Waaree Energy is one of the largest vertically integrated new energy companies. It has India's largest solar panel manufacturing capacity of 12GW at its plants in Chikhli, Surat, and Umbergaon in Gujarat.
The company is a subsidiary company of Waaree group and is spearheading the group's solar EPC business.
The company provides end-to-end EPC solutions, financing, constructing, owning, and operating solar projects. It provides clean energy to its clients by setting up both on-site solar projects (rooftop and ground-mounted) and off-site solar farms (open-access solar plants).
As of the first quarter of FY25, the company has an unexecuted order book of 2,191 MWp to be executed between 9-12 months compared to 817 MW as of FY23. It has a bidding pipeline of 15.5 GW.
The company also won a contract to set up a 1 MWp green hydrogen plant integrated with the ecosystem.

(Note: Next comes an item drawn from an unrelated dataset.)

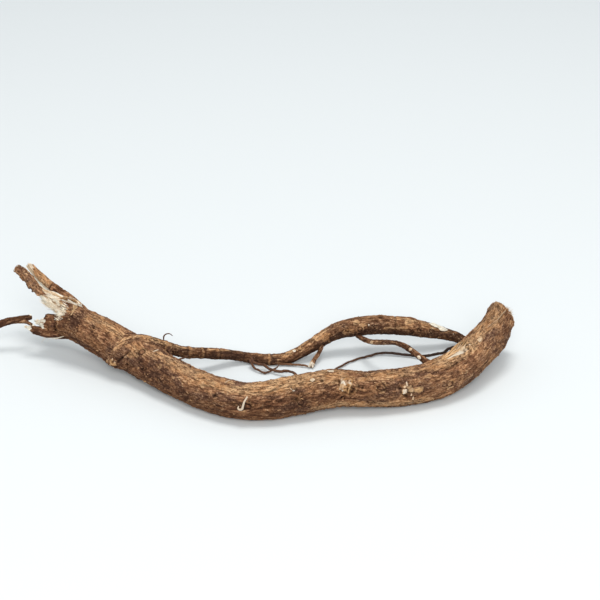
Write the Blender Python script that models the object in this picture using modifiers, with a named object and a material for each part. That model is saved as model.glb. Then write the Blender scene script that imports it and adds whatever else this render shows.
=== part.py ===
"""A dried siberian ginseng root, broken off at one end and sawn at the other.

The root grew as one piece, so it is one closed solid: a bowed main root, a lateral root that grows
out of its front and runs along its hollow side, a rootlet, the splinters and stubs of the torn end,
and the knots left by lost side roots. Each of these limbs is a tube that follows its own route, and
the limbs are united, softened where they meet, and planed where the root lies.

Frame: metres, +Z up. X runs along the root from the torn end to the sawn end, the main root bows
towards -Y, z = 0 is the surface that it lies on, and the origin is the middle of its footprint.
"""

import math

import bmesh
import bpy
from mathutils import Vector

MM = 0.001

# Driving dimensions: the nominal radius of each kind of limb. A route's last value multiplies it.
MAIN_RADIUS = 10.4 * MM
LATERAL_RADIUS = 4.5 * MM
SPLINTER_RADIUS = 3.6 * MM
STUB_RADIUS = 5.2 * MM
TWIG_RADIUS = 1.9 * MM
ROOTLET_RADIUS = 1.7 * MM
KNOT_RADIUS = 3.0 * MM
KNOT_HEIGHT = 2.8 * MM
KNOT_FOOT_SHARE = 1.35
KNOT_TOP_SHARE = 0.75

# Fineness of the solid. A limb has ROUTE_STEPS rings between two points of its route, and
# 4 + 2 * BEVEL_RESOLUTION sides. The voxel unites the limbs, the smoothing takes its steps off, and
# KEPT_SHARE of the triangles stays.
ROUTE_STEPS = 4
BEVEL_RESOLUTION = 6
KNOT_SIDES = 12
VOXEL = 1.1 * MM
SMOOTH_ROUNDS = 2
SMOOTH_FACTOR = 0.5
KEPT_SHARE = 0.095
MERGE = 0.00001
SHARP_ANGLE = math.radians(60.0)

# Routes: x, y, z of the middle of the limb in millimetres, and its thickness as a share of the
# nominal radius. Each is a free-hand line, because a root follows no rule.
MAIN_ROUTE = (
    (-110.0, 25.0, 24.4, 0.90), (-98.5, 21.5, 21.2, 1.00), (-86.5, 15.0, 18.0, 1.05),
    (-66.0, 1.0, 13.4, 1.02), (-46.0, -16.5, 10.7, 0.98), (-24.0, -34.4, 9.7, 0.98),
    (-3.0, -45.4, 9.6, 0.97), (12.0, -46.2, 9.8, 0.99), (30.0, -41.5, 11.0, 1.03),
    (49.0, -36.5, 12.0, 1.01), (69.0, -36.0, 11.3, 0.95), (90.0, -31.0, 10.0, 1.01),
    (107.0, -24.4, 10.5, 1.04), (123.0, -12.6, 13.0, 1.03), (135.0, 3.0, 16.8, 1.02),
    (144.0, 16.5, 20.4, 1.01), (150.0, 28.5, 23.8, 0.99),
)
LATERAL_ROUTE = (
    (-77.5, 0.5, 9.5, 0.84), (-75.0, -2.0, 15.5, 0.80), (-70.0, -2.5, 20.5, 0.76),
    (-61.0, -0.5, 23.0, 0.70), (-50.0, -0.5, 20.0, 0.74), (-37.0, 0.8, 14.8, 0.72),
    (-21.5, 7.5, 10.0, 0.68), (-9.0, 13.0, 6.0, 0.67), (2.5, 14.5, 3.0, 0.70),
    (14.5, 13.0, 2.8, 0.72), (25.0, 14.0, 4.0, 0.75), (34.0, 18.5, 6.6, 0.80),
    (43.5, 23.5, 10.5, 0.91), (53.5, 27.5, 14.4, 1.14), (66.0, 29.0, 16.6, 1.22),
    (79.0, 30.5, 16.8, 1.26), (92.0, 31.5, 15.5, 1.22), (104.0, 32.2, 13.0, 1.07),
    (115.0, 34.2, 9.6, 0.84), (124.5, 35.5, 5.9, 0.70), (131.5, 33.0, 3.1, 0.66),
    (136.5, 28.0, 2.3, 0.62),
)
ROOTLET_ROUTE = (
    (106.0, -20.5, 14.0, 1.20), (103.6, -18.8, 18.3, 1.12), (99.5, -16.0, 20.4, 1.05),
    (91.5, -4.5, 21.2, 1.00), (86.0, 0.5, 20.8, 0.97), (79.0, 4.8, 19.0, 0.95),
    (73.0, 11.0, 15.8, 0.95), (67.5, 21.5, 12.6, 0.94), (63.5, 27.5, 12.6, 0.90),
)
FRONT_SPLINTER_ROUTE = (
    (-100.0, 25.5, 24.0, 1.50), (-107.5, 31.5, 27.0, 1.50), (-115.0, 35.0, 30.5, 1.45),
    (-121.8, 38.2, 33.6, 1.15), (-128.2, 44.0, 36.8, 0.92), (-133.5, 50.2, 39.8, 0.84),
    (-139.5, 55.8, 42.2, 0.76),
)
BACK_SPLINTER_ROUTE = (
    (-97.0, 27.0, 23.5, 1.45), (-106.0, 37.0, 27.5, 1.25), (-114.5, 42.5, 32.0, 1.06),
    (-121.5, 46.5, 36.0, 0.92), (-126.5, 50.5, 39.0, 0.82), (-131.8, 55.0, 42.2, 0.70),
)
BROKEN_STUB_ROUTE = (
    (-101.0, 21.0, 20.8, 1.15), (-110.0, 25.0, 19.2, 1.14), (-116.5, 27.2, 18.9, 1.12),
    (-122.0, 27.8, 18.9, 0.96),
)
TWIG_STUB_ROUTE = (
    (-103.0, 19.5, 16.6, 1.60), (-113.5, 21.5, 15.2, 1.43), (-119.5, 23.0, 15.5, 1.38),
    (-127.0, 24.8, 16.5, 1.28), (-131.6, 25.6, 17.6, 1.06), (-132.3, 28.2, 19.0, 0.84),
    (-132.7, 30.5, 19.9, 0.86),
)
SNAPPED_TWIG_ROUTE = (
    (-129.4, 34.0, 20.2, 1.00), (-133.0, 32.2, 20.1, 1.06), (-137.5, 31.8, 19.5, 1.10),
    (-143.0, 31.8, 18.5, 1.10), (-148.2, 30.8, 17.0, 1.10), (-153.2, 28.8, 14.9, 1.07),
    (-157.6, 26.6, 12.6, 0.94),
)

# Knots: x, y, z of a point just under the bark in millimetres, the way out, and the share of
# KNOT_RADIUS.
KNOTS = (
    ((55.5, -42.5, 18.3), (0.0, -0.70, 0.72), 1.00),
    ((92.0, -38.4, 14.2), (0.0, -0.89, 0.45), 1.05),
    ((-2.5, -54.0, 12.0), (0.1, -0.97, 0.20), 0.70),
    ((-78.5, 1.0, 9.6), (-0.3, -0.86, -0.40), 1.10),
    ((127.0, 0.5, 20.5), (-0.55, 0.35, 0.75), 0.95),
)

# The underside is planed over this block, whose top is the surface that the root lies on.
BLOCK_LENGTH = 0.40
BLOCK_WIDTH = 0.20
BLOCK_DEPTH = 0.02


def clear_scene():
    for thing in list(bpy.data.objects):
        bpy.data.objects.remove(thing, do_unlink=True)


def new_collection(name):
    collection = bpy.data.collections.new(name)
    bpy.context.scene.collection.children.link(collection)
    return collection


def bark_material():
    material = bpy.data.materials.new("bark")
    material.use_nodes = True
    shader = material.node_tree.nodes["Principled BSDF"]
    shader.inputs["Base Color"].default_value = (0.19, 0.10, 0.05, 1.0)
    shader.inputs["Roughness"].default_value = 0.85
    shader.inputs["Metallic"].default_value = 0.0
    return material


def mesh_from_curve(curve, collection):
    """The curve's evaluated shape as a mesh object in the same place, its caps welded on."""
    graph = bpy.context.evaluated_depsgraph_get()
    mesh = bpy.data.meshes.new_from_object(curve.evaluated_get(graph))
    work = bmesh.new()
    work.from_mesh(mesh)
    bmesh.ops.remove_doubles(work, verts=work.verts, dist=MERGE)
    bmesh.ops.recalc_face_normals(work, faces=work.faces)
    work.to_mesh(mesh)
    work.free()
    limb = bpy.data.objects.new(curve.name.removesuffix("_route"), mesh)
    limb.matrix_world = curve.matrix_world
    collection.objects.link(limb)
    bpy.data.objects.remove(curve, do_unlink=True)
    return limb


def make_limb(name, route, radius, collection):
    """A round tube with filled ends whose middle passes through every point of the route."""
    data = bpy.data.curves.new(name + "_route", "CURVE")
    data.dimensions = "3D"
    data.resolution_u = ROUTE_STEPS
    data.bevel_depth = radius
    data.bevel_resolution = BEVEL_RESOLUTION
    data.use_fill_caps = True
    spline = data.splines.new("BEZIER")
    spline.bezier_points.add(len(route) - 1)
    for point, (x, y, z, share) in zip(spline.bezier_points, route):
        point.co = (x * MM, y * MM, z * MM)
        point.handle_left_type = point.handle_right_type = "AUTO"
        point.radius = share
    curve = bpy.data.objects.new(name + "_route", data)
    collection.objects.link(curve)
    bpy.context.view_layer.update()
    return mesh_from_curve(curve, collection)


def make_knot(number, place, way_out, share, collection):
    """A blunt cone that stands out of the bark where a side root broke away."""
    radius = KNOT_RADIUS * share
    mesh = bpy.data.meshes.new(f"knot_{number}")
    work = bmesh.new()
    foot, top = radius * KNOT_FOOT_SHARE, radius * KNOT_TOP_SHARE
    bmesh.ops.create_cone(
        work, cap_ends=True, segments=KNOT_SIDES, radius1=foot, radius2=top, depth=2 * KNOT_HEIGHT
    )
    work.to_mesh(mesh)
    work.free()
    knot = bpy.data.objects.new(f"knot_{number}", mesh)
    knot.location = Vector(place) * MM
    knot.rotation_euler = Vector(way_out).to_track_quat("Z", "Y").to_euler()
    collection.objects.link(knot)
    return knot


def make_block(collection):
    """The block whose top face is the plane z = 0."""
    mesh = bpy.data.meshes.new("surface_block")
    work = bmesh.new()
    bmesh.ops.create_cube(work, size=1.0)
    bmesh.ops.scale(work, vec=(BLOCK_LENGTH, BLOCK_WIDTH, BLOCK_DEPTH), verts=work.verts)
    bmesh.ops.translate(work, vec=(0.0, 0.0, -BLOCK_DEPTH / 2), verts=work.verts)
    work.to_mesh(mesh)
    work.free()
    block = bpy.data.objects.new("surface_block", mesh)
    collection.objects.link(block)
    return block


def add_boolean(body, other, operation):
    other.hide_render = True
    other.display_type = "WIRE"
    modifier = body.modifiers.new(f"{operation.lower()}_{other.name}", "BOOLEAN")
    modifier.operation = operation
    modifier.solver = "EXACT"
    modifier.object = other


def soften(body):
    """Runs the limbs into each other with a voxel remesh, then drops the triangles not needed."""
    remesh = body.modifiers.new("grown_together", "REMESH")
    remesh.mode = "VOXEL"
    remesh.voxel_size = VOXEL
    smooth = body.modifiers.new("softened", "SMOOTH")
    smooth.factor = SMOOTH_FACTOR
    smooth.iterations = SMOOTH_ROUNDS
    decimate = body.modifiers.new("thinned", "DECIMATE")
    decimate.ratio = KEPT_SHARE
    decimate.use_collapse_triangulate = True


def make_root():
    root_parts = new_collection("siberian_ginseng_root")
    helpers = new_collection("helpers")
    body = make_limb("ginseng_root", MAIN_ROUTE, MAIN_RADIUS, root_parts)
    others = [
        make_limb("lateral_root", LATERAL_ROUTE, LATERAL_RADIUS, helpers),
        make_limb("rootlet", ROOTLET_ROUTE, ROOTLET_RADIUS, helpers),
        make_limb("front_splinter", FRONT_SPLINTER_ROUTE, SPLINTER_RADIUS, helpers),
        make_limb("back_splinter", BACK_SPLINTER_ROUTE, SPLINTER_RADIUS, helpers),
        make_limb("broken_stub", BROKEN_STUB_ROUTE, STUB_RADIUS, helpers),
        make_limb("twig_stub", TWIG_STUB_ROUTE, TWIG_RADIUS, helpers),
        make_limb("snapped_twig", SNAPPED_TWIG_ROUTE, TWIG_RADIUS, helpers),
    ]
    for number, (place, way_out, share) in enumerate(KNOTS, start=1):
        others.append(make_knot(number, place, way_out, share, helpers))
    for other in others:
        add_boolean(body, other, "UNION")
    soften(body)
    add_boolean(body, make_block(helpers), "DIFFERENCE")
    body.data.materials.append(bark_material())
    body.data.shade_smooth()
    body.data.set_sharp_from_angle(angle=SHARP_ANGLE)


clear_scene()
make_root()
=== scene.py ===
# %% [markdown]
# # A dried siberian ginseng root
#
# This lesson builds one woody root, as thick as a thumb and as long as a forearm, lying on a pale
# table. It was broken off at the left end and sawn through at the right one. A lateral root as thin
# as a pencil grows out of its front, climbs over it and runs along its hollow side. Rootlets, torn
# fibres, scars and knots cover it.
#
# The whole lesson uses one idea. A root is a tube along a free line, so every limb is a grid with
# rows along its line and columns around it. Bark, cracks, scars and torn wood are then numbers that
# lift each point of the grid, and marks that tell the finish where there is bark or bare wood.

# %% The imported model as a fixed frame
import itertools
import math

import bpy
import numpy as np
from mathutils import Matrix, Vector


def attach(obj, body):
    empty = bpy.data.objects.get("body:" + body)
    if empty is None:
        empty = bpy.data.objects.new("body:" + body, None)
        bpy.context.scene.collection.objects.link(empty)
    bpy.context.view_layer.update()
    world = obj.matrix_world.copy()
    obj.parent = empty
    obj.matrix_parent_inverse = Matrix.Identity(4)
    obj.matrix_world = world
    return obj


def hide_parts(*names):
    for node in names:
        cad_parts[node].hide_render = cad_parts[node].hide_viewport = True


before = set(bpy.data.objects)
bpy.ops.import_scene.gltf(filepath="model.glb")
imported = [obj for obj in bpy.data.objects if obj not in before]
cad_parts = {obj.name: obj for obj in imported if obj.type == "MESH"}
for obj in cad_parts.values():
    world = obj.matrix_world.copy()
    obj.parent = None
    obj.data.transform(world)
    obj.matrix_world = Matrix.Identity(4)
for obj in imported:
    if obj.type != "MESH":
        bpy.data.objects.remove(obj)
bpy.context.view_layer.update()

MM = 0.001
# In millimetres: a place this close to a root's end or cut is at it.
TINY = 0.01

# %% [markdown]
# ## Noise
#
# Bark has no repeats, but it must come out the same on each run. A noise worked out from the place
# itself does both: each whole-number cell of space gets a number from a hash, and the numbers are
# blended in between. Blender has such textures too. Here they are written with numpy, because the
# grids below are displaced as whole arrays before Blender sees them.

# %% Noise on arrays of points
def hashed(cell, seed):
    """A number from 0 to 1 for each whole-number cell. Its three numbers are multiplied by large
    primes, mixed with the seed, and folded onto themselves with shifts."""
    x, y, z = (cell[..., axis].astype(np.int64) for axis in range(3))
    mixed = (x * 73856093) ^ (y * 19349663) ^ (z * 83492791) ^ (seed * 2971215073)
    mixed = ((mixed ^ (mixed >> 13)) * 1274126177) & 0xFFFFFFFF
    mixed = ((mixed ^ (mixed >> 16)) * 668265263) & 0xFFFFFFFF
    return (mixed ^ (mixed >> 15)) / 0xFFFFFFFF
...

The company plans to execute projects between 1.8 to 2 GW in FY25, which can result in a doubling of revenues over Rs 25 to 28 bn.

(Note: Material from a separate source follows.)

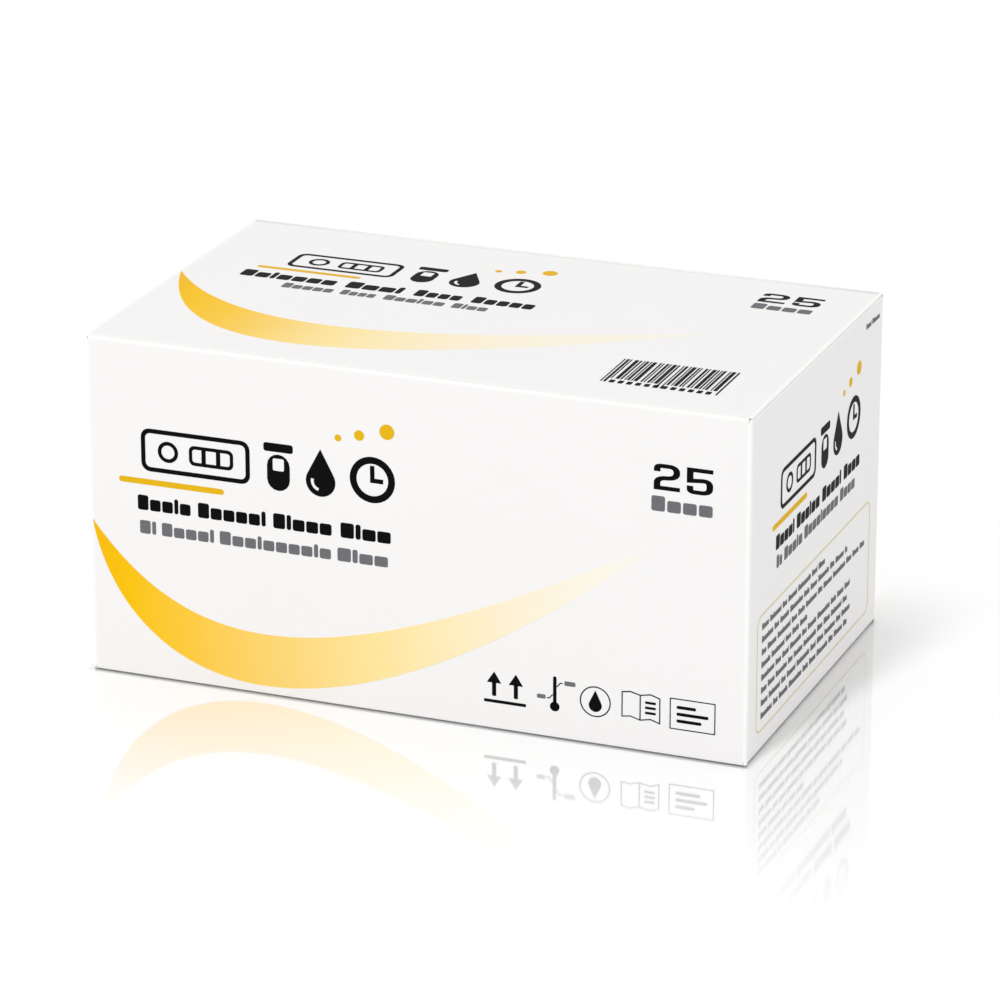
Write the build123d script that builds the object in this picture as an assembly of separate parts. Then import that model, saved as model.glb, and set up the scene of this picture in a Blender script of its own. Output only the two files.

Waaree Renewable Technologies has received a Rs 0.9 bn solar power project to be developed on a turnkey basis. The project is scheduled to be completed in ongoing financial year 2024-25.
WRTL has reported a three-fold rise in consolidated net profit at Rs 281.6 m for the first quarter of FY25.

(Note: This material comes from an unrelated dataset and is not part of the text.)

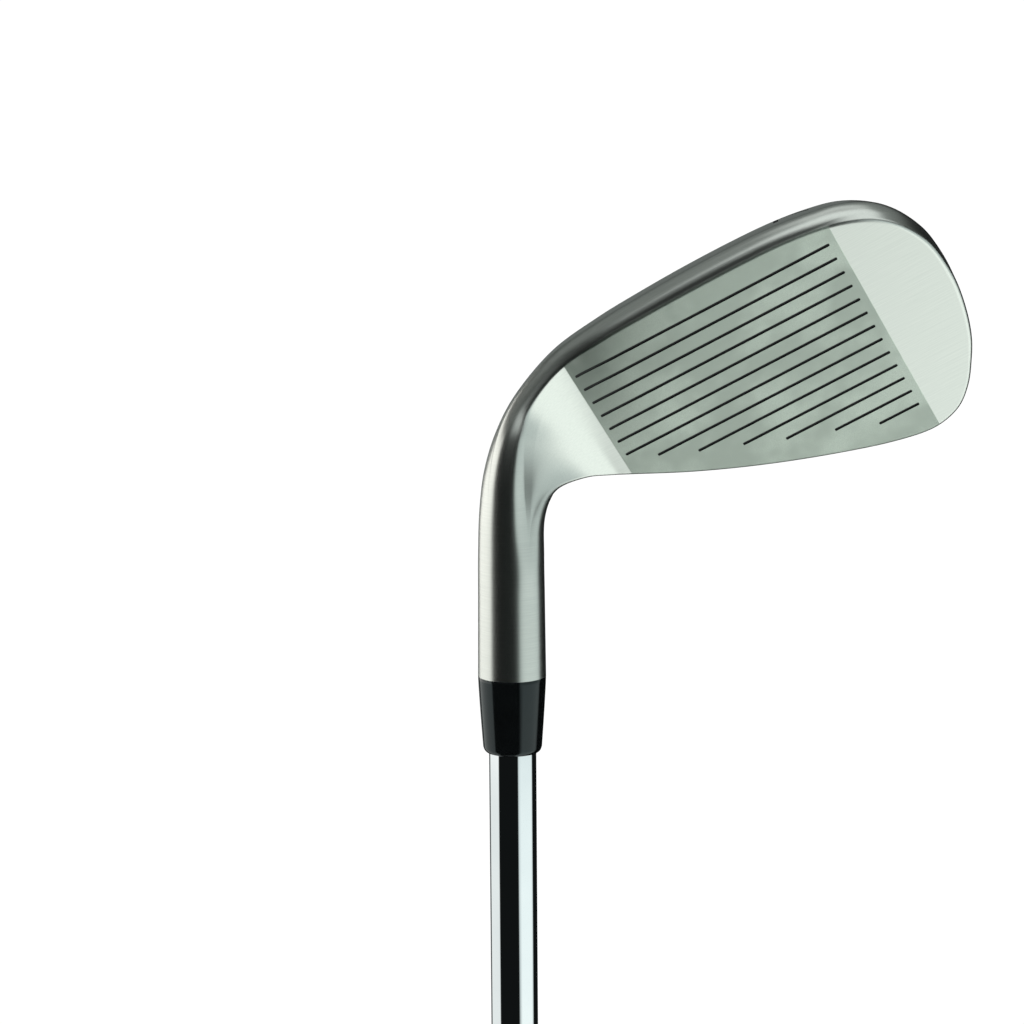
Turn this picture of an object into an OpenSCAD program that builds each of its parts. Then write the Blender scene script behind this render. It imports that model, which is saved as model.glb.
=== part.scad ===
// Right-handed seven iron, head up: +Z runs along the shaft from the grip to the head,
// the face looks to -Y and the toe points to +X. The origin is the middle of the grip's butt.
// Every length is in millimetres and every angle is in degrees.

/* [Club] */
// Length from the butt to the sole, measured along the shaft
club_length = 940; // [880:5:990]
// Angle between the shaft and the ground at address
lie = 62; // [60:0.5:64]
// Angle of the face behind the vertical at address
loft = 32; // [28:1:36]

/* [Head] */
// Distance along the shaft from the hosel's mouth to the sole
hosel_height = 62.9; // [60:0.1:66]
// Outer radius of the hosel at its mouth
hosel_r = 6.74; // [6.4:0.02:7]
// Outer radius of the hosel where it starts to bend
neck_r = 6.5; // [6.3:0.02:6.7]
// Depth of the hosel's bore
bore_depth = 31; // [28:1:34]
// Thickness of the blade along the topline
rim = 6; // [5.5:0.1:6.5]
// Thickness of the face between the grooves and the cavity
face_thickness = 2.8; // [2.4:0.1:3.2]
// Width of the topline's bar above the cavity
bar = 5.2; // [4.6:0.1:6]

/* [Score lines] */
// Number of grooves
groove_count = 13; // [9:1:13]
// Distance from one groove to the next
groove_pitch = 3.82; // [3.6:0.02:3.9]
// Width of a groove
groove_w = 0.7; // [0.5:0.05:0.9]
// Depth of a groove
groove_depth = 0.42; // [0.3:0.02:0.5]

/* [Shaft] */
// Outer radius of the parallel tip section
tip_r = 4.7; // [4.5:0.05:4.8]
// Outer radius at the butt
butt_r = 7.62; // [7.3:0.02:7.8]
// Thickness of the tube's wall
wall = 0.45; // [0.4:0.05:0.6]
// Number of steps between the tip and the butt
step_count = 15; // [10:1:17]
// Length of each step
step_length = 38; // [36:1:40]
// Length of the parallel tip section
tip_length = 215; // [180:5:230]

/* [Ferrule] */
// Length of the ferrule's skirt outside the hosel
ferrule_length = 15.5; // [12:0.5:20]
// Radius of the ferrule's thin end
ferrule_end_r = 5.75; // [5.4:0.05:6]

/* [Grip] */
// Length of the grip
grip_length = 267; // [255:1:275]
// Radius of the grip below the cap
grip_r = 13.1; // [12.5:0.1:13.6]
// Radius of the grip at its mouth
grip_mouth_r = 9.3; // [9:0.1:9.8]
// Radius of the cap
cap_r = 15.2; // [14.8:0.1:15.8]
// Radius of the hole in the cap
vent_r = 1.6; // [1.3:0.1:1.9]

/* [Hidden] */

$fn = 96;
// Height of the plane where the hosel meets the ferrule
seam_z = club_length - hosel_height;
// Length by which a cutter passes the surface that it cuts, and by which it passes a curved one
spare = 1;
far_spare = 3;

// ---- Directions of the head, from the hosel's mouth ----
heel_to_toe = [sin(lie), 0, cos(lie)];
sole_to_top = [cos(lie), 0, -sin(lie)];
backward = [0, 1, 0];
face_up = sin(loft) * backward + cos(loft) * sole_to_top;
face_back = cos(loft) * backward - sin(loft) * sole_to_top;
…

It logged a Rs 91.3 m net profit during the first quarter of FY24.
Total revenue increased to Rs 2.3 bn from Rs 1.2 bn in the same quarter a year ago.
India has a unique opportunity to become a global hydrogen electrolyzer manufacturing hub.
A few steps by the union government could boost the green hydrogen market in India.
Akin to incentives that were announced for solar modules and storage, a favorable PLI policy for electrolysers would boost players to gain scale and achieve overall cost competitiveness for green hydrogen.
While US and European markets will spearhead the overall demand for green hydrogen, it will be equally important to create a local demand for green hydrogen.
Investors should keep a close watch on this space for potential multibagger opportunities.